The audit is performed by a licensed CPA firm and follows a defined lifecycle.

  • Scoping: The organization defines which systems, services, and Trust Services Criteria fall within scope, along with the observation period.
  • Readiness assessment: Many companies engage auditors or specialist firms first to identify control gaps before the formal audit begins.
  • Control design review: The auditor evaluates whether the documented controls are suitably designed to meet the selected criteria.
  • Operating effectiveness testing: Across the observation window, the auditor samples evidence such as access logs, change tickets, vendor reviews, incident records, and training completions to test whether controls actually ran as designed.
  • Report issuance: The final report includes the auditor's opinion, management's assertion, a description of the system, the controls tested, and any exceptions found.

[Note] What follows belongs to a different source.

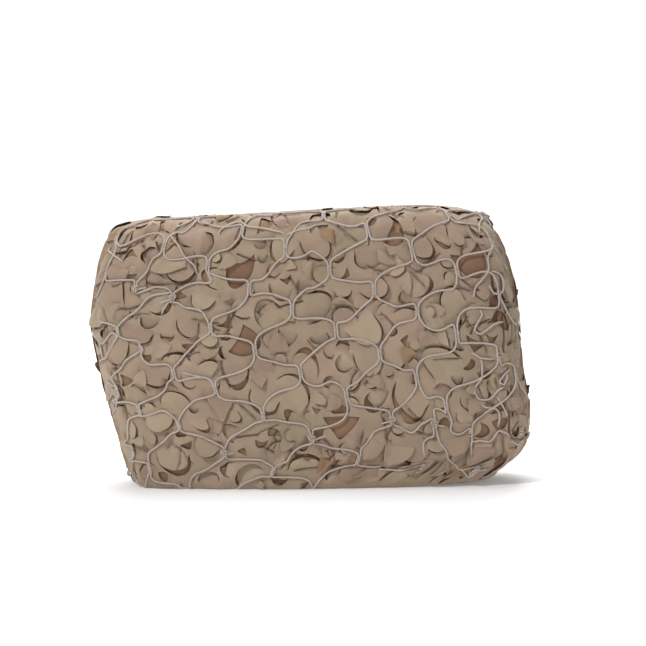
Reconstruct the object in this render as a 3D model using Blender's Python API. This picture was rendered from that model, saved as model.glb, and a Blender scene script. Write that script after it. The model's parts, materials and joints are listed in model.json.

Customers and prospects typically request the report under NDA.

Challenges and Practical Considerations

SOC 2 Type II is rigorous, and the real work happens between audits, not during them.

  • Continuous evidence: Controls must produce reliable, auditable evidence every day across the observation period, not just before the auditor arrives.
  • Tooling investment: Most organizations rely on compliance automation platforms to centralize policy management, access reviews, vendor risk, and evidence collection.
  • Cross-functional ownership: Engineering, security, HR, legal, and finance all own pieces of the control environment, so governance and clear accountability are essential.
  • Audit fatigue: Annual renewals, plus parallel frameworks like ISO 27001, PCI DSS, and regional privacy laws, can strain small compliance teams without strong automation.

For payments infrastructure and B2B SaaS providers, a clean SOC 2 Type II report is often the single most leveraged document in the sales cycle and a signal that the company can be trusted with production traffic.